>>>

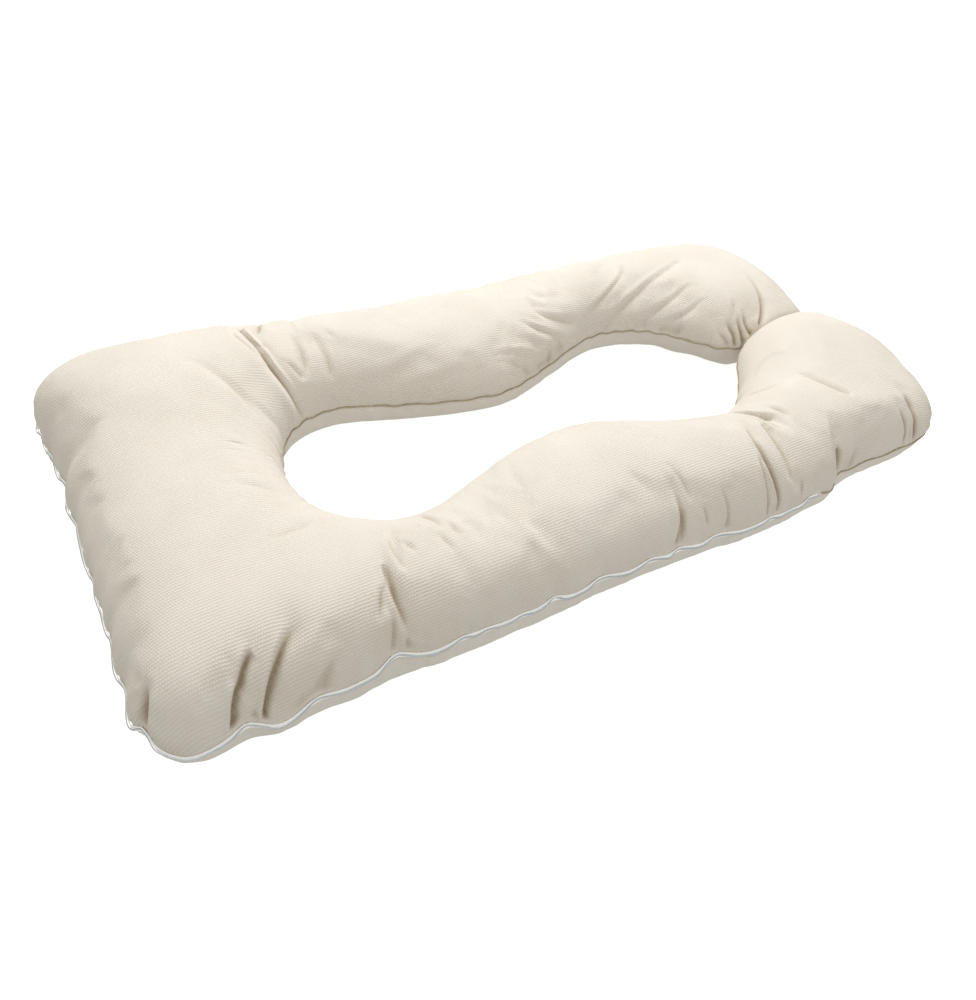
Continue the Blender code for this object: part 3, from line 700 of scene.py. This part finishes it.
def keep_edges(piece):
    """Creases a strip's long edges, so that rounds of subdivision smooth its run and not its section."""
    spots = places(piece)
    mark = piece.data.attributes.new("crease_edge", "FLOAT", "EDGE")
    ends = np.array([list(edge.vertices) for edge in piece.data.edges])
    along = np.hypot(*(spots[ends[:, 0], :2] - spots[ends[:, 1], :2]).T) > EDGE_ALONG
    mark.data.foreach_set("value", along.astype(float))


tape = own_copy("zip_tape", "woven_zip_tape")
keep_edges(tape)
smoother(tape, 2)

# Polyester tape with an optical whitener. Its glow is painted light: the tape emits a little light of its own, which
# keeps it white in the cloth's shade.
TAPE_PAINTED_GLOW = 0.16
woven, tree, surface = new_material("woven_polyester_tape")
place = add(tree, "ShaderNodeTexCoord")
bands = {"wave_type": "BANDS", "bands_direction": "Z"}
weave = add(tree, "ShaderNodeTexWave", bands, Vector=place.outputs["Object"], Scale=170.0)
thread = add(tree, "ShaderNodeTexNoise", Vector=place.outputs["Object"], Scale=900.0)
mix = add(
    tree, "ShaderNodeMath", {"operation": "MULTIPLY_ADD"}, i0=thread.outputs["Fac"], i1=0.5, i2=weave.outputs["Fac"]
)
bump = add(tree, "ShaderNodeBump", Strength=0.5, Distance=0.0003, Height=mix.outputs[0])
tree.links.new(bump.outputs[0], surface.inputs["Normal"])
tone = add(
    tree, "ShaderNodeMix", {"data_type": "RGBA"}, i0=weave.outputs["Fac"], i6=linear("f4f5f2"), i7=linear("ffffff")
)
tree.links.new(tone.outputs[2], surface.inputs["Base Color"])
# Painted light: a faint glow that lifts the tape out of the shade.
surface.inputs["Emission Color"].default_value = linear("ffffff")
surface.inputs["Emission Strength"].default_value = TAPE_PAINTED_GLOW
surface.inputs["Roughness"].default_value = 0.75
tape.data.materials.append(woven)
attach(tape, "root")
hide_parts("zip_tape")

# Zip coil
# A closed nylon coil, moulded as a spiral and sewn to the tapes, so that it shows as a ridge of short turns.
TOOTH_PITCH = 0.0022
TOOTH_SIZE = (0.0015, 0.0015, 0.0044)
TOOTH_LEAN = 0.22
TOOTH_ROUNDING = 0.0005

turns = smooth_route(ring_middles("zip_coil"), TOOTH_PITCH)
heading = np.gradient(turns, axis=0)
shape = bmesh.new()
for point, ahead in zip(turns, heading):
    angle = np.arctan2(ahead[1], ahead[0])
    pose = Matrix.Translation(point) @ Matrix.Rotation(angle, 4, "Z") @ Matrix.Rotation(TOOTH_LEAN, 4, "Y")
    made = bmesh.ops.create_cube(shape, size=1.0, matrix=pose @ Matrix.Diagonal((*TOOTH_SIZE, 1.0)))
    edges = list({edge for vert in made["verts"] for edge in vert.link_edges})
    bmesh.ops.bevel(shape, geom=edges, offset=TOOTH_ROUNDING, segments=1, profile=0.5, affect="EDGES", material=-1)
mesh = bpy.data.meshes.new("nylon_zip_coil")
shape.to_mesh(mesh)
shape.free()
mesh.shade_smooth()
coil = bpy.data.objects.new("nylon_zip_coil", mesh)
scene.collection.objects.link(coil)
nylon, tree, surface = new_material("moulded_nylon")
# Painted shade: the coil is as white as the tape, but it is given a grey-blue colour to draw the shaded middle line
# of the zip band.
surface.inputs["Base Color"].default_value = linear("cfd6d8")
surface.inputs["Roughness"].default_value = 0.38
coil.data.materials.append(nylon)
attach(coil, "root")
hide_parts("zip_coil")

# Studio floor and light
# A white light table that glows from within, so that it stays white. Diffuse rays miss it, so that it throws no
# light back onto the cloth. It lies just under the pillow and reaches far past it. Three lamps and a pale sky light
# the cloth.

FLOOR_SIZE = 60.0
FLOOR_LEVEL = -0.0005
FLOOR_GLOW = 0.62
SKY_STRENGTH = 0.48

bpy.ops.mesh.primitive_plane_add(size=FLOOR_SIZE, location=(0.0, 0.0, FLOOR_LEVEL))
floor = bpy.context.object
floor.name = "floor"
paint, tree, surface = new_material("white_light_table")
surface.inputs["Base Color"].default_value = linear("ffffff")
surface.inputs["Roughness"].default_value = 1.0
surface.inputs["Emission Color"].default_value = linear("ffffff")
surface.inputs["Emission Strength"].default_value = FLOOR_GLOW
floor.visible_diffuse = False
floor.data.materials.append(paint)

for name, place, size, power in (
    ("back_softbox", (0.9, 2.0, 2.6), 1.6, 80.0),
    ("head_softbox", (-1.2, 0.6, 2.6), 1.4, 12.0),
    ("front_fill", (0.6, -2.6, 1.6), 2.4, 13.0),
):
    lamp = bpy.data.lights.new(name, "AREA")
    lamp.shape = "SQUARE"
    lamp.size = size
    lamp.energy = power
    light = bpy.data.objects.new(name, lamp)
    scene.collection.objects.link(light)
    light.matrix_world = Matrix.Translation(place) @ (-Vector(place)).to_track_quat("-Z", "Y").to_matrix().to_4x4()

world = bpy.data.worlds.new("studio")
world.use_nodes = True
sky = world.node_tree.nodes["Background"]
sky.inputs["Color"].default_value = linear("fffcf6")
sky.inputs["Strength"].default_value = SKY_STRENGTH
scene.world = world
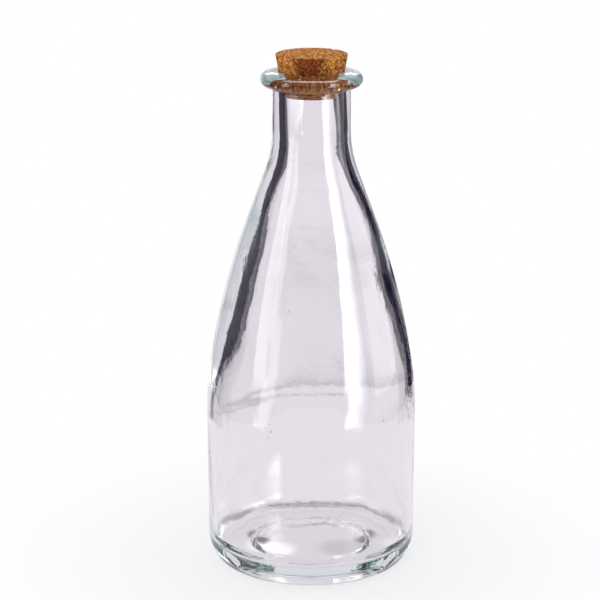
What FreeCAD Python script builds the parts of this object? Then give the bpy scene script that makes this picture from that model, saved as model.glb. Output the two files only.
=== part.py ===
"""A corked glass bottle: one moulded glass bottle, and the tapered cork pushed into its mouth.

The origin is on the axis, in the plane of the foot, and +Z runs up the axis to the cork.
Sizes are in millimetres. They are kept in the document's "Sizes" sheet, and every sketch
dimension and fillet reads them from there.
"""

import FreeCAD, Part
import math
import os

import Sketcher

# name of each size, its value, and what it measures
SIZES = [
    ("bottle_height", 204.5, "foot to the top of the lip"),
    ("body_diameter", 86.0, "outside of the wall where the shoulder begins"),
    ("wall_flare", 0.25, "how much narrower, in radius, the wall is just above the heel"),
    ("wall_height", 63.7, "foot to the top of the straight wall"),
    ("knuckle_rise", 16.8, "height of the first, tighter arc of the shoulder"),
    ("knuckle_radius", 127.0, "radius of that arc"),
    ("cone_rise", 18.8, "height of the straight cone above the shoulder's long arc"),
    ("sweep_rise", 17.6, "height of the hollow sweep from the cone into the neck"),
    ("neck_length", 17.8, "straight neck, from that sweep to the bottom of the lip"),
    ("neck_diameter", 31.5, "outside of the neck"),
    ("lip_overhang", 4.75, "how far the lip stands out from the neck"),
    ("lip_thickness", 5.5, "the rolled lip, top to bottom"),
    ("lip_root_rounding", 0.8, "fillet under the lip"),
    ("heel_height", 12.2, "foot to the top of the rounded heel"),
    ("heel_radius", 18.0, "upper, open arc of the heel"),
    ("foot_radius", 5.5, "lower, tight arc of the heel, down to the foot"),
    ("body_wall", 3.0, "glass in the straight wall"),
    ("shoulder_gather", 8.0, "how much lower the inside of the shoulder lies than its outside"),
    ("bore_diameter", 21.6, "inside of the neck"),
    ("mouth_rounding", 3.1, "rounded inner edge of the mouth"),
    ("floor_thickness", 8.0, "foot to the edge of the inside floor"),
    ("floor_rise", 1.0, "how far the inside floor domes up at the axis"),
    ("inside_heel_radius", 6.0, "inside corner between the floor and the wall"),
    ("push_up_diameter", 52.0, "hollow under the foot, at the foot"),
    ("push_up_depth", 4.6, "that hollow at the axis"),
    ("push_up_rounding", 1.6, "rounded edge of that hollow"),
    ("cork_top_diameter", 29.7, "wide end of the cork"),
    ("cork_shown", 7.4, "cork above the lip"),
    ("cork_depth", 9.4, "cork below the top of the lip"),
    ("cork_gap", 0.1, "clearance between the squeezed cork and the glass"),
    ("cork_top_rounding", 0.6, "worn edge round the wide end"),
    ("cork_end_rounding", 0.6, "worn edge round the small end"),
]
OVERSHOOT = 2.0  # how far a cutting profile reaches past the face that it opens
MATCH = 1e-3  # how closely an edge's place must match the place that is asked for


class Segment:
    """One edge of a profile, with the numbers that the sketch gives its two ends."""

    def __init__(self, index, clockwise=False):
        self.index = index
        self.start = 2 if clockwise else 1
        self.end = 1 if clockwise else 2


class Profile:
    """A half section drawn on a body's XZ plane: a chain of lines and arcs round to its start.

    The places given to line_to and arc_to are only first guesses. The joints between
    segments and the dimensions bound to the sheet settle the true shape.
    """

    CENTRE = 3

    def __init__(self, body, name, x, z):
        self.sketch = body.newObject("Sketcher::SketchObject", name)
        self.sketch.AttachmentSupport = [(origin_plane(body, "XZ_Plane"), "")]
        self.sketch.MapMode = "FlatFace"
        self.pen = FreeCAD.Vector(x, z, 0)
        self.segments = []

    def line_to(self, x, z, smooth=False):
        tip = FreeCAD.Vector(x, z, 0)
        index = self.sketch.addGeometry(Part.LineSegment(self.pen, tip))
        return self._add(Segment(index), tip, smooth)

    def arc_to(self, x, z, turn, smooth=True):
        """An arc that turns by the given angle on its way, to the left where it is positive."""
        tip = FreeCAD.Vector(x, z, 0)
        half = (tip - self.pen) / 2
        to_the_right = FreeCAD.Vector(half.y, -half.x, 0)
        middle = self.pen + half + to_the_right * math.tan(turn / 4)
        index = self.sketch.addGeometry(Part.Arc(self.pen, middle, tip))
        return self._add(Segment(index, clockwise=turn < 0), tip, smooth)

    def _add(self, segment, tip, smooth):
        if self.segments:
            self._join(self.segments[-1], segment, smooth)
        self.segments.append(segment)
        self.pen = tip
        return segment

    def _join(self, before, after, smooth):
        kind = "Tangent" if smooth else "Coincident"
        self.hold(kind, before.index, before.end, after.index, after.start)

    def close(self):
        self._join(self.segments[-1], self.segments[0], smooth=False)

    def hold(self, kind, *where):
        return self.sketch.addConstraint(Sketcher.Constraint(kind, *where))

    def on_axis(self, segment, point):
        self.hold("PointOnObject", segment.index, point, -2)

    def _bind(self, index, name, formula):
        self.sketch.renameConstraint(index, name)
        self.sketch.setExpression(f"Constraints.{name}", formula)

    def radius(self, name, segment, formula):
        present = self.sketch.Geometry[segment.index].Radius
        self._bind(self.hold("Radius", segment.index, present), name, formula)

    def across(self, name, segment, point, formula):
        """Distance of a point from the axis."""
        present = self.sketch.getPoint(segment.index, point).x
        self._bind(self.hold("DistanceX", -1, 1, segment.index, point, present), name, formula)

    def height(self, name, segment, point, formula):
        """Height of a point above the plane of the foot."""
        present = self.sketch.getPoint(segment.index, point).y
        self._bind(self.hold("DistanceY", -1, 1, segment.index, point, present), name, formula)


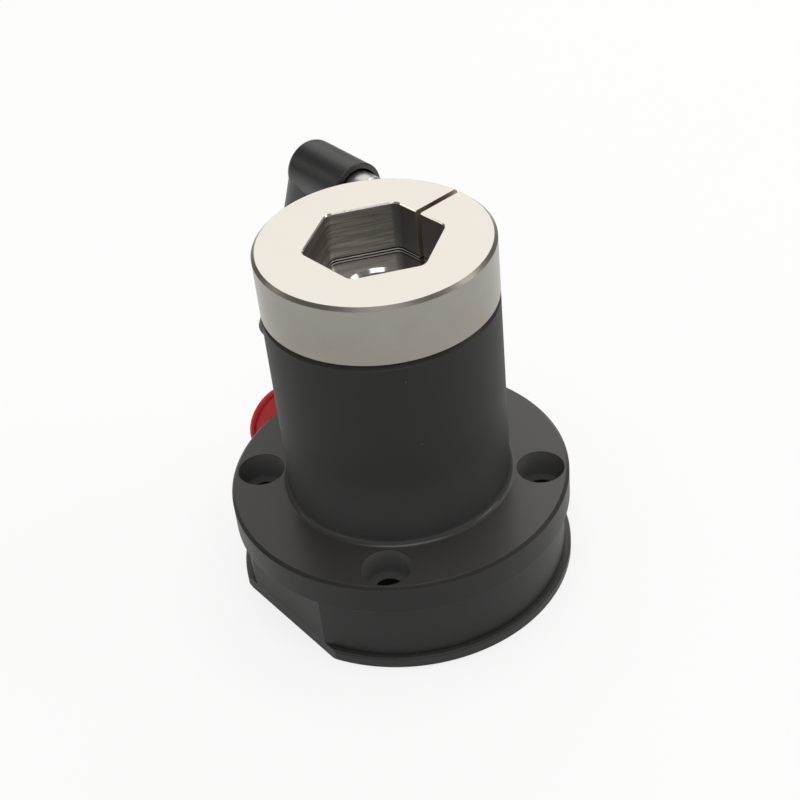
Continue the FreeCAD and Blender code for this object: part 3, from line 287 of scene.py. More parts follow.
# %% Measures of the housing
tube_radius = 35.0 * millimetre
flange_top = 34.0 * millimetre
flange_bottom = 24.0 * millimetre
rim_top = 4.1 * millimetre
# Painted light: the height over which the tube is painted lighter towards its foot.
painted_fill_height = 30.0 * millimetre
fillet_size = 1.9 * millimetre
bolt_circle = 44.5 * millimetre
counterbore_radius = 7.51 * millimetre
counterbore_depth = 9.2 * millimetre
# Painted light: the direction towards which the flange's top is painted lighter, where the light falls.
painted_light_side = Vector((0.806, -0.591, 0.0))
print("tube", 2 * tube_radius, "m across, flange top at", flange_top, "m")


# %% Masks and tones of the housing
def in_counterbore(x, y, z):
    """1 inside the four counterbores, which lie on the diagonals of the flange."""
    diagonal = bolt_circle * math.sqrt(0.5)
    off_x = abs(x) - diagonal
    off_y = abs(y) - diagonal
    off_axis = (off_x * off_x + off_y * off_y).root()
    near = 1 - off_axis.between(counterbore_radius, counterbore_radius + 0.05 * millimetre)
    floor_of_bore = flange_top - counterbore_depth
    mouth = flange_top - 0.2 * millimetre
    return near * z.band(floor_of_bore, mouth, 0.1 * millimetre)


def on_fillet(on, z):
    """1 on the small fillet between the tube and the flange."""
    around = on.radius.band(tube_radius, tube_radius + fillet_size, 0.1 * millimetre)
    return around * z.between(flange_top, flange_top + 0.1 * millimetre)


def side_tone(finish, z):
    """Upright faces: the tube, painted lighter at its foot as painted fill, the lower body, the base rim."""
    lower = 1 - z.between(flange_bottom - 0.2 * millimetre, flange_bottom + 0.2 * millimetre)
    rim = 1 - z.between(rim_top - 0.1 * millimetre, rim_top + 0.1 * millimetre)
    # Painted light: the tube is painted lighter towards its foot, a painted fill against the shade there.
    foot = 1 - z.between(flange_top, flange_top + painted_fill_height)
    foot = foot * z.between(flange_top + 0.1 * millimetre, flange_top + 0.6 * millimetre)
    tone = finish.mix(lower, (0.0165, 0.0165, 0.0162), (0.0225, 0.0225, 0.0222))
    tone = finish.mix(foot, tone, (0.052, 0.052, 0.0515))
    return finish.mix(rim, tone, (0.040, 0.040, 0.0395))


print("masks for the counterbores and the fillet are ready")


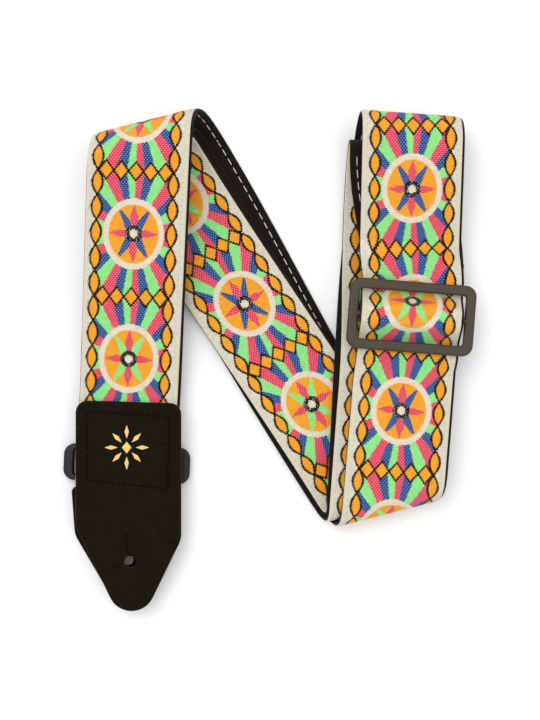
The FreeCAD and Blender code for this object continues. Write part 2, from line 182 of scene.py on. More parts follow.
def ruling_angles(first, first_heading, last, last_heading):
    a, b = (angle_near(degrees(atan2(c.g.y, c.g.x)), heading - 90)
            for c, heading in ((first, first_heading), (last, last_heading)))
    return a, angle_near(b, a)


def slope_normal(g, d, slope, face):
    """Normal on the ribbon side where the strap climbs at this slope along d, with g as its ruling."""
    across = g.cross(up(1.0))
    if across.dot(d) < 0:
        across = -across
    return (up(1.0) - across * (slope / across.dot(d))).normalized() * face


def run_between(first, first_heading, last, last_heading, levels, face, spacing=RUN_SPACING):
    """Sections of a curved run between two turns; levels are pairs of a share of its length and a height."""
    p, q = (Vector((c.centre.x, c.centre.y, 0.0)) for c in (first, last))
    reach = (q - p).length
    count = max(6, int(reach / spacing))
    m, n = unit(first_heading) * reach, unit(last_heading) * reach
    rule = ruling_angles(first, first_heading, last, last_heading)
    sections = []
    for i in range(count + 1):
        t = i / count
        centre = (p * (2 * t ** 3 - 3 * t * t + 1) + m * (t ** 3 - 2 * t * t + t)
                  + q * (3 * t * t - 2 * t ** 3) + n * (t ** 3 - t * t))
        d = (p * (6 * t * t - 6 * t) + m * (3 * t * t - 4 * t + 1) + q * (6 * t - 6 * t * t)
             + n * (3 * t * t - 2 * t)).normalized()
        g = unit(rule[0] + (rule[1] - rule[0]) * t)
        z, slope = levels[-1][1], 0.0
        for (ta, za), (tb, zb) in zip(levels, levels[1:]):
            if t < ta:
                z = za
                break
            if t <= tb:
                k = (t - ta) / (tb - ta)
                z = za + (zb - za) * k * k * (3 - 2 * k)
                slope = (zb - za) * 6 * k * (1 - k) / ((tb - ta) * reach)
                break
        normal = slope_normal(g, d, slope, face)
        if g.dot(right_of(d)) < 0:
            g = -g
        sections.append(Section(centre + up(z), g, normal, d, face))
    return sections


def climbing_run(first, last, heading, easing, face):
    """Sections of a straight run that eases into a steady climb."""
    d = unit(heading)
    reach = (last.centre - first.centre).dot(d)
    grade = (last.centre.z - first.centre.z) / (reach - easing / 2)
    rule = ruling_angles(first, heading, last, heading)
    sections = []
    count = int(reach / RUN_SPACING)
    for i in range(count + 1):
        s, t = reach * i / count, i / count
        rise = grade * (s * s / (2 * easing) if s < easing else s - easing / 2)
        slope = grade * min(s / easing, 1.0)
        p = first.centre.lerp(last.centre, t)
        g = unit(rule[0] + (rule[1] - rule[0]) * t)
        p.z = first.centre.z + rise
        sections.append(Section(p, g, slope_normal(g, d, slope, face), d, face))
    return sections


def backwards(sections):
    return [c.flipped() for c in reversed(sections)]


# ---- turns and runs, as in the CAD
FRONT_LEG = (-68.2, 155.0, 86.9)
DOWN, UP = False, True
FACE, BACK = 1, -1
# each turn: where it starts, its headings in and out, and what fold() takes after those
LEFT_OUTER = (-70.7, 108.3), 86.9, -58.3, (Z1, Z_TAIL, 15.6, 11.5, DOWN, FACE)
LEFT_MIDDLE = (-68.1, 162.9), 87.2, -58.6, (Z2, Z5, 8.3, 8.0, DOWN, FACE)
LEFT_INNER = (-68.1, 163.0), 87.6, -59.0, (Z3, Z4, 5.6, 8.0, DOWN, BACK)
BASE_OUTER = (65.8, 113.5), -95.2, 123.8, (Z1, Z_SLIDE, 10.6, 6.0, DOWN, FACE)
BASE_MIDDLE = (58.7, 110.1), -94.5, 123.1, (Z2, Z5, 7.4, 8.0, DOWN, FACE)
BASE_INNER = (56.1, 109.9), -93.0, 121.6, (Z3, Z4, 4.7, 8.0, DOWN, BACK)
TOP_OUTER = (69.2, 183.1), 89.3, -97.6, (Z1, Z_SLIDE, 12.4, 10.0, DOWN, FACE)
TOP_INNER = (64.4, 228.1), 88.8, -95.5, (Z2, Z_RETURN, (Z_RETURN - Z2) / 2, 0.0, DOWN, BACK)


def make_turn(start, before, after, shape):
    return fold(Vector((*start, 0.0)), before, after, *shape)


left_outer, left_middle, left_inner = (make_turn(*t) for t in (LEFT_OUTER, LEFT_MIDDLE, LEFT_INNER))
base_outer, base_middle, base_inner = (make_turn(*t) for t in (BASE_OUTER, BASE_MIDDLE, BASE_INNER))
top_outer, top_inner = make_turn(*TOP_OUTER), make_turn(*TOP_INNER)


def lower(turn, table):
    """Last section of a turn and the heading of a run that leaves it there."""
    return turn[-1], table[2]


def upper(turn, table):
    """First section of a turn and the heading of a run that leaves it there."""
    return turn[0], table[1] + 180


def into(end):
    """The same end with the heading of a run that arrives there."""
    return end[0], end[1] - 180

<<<

• **TASK REQUIREMENTS**: Nothing beyond the lines starting at the line containing "What FreeCAD Python" and ending at the line containing "import Sketcher" is to be reproduced; reproduce those lines exactly, both ends included.

• **PROBLEM SOLUTION**:
What FreeCAD Python script builds the parts of this object? Then give the bpy scene script that makes this picture from that model, saved as model.glb. Output the two files only.
=== part.py ===
"""A corked glass bottle: one moulded glass bottle, and the tapered cork pushed into its mouth.

The origin is on the axis, in the plane of the foot, and +Z runs up the axis to the cork.
Sizes are in millimetres. They are kept in the document's "Sizes" sheet, and every sketch
dimension and fillet reads them from there.
"""

import FreeCAD, Part
import math
import os

import Sketcher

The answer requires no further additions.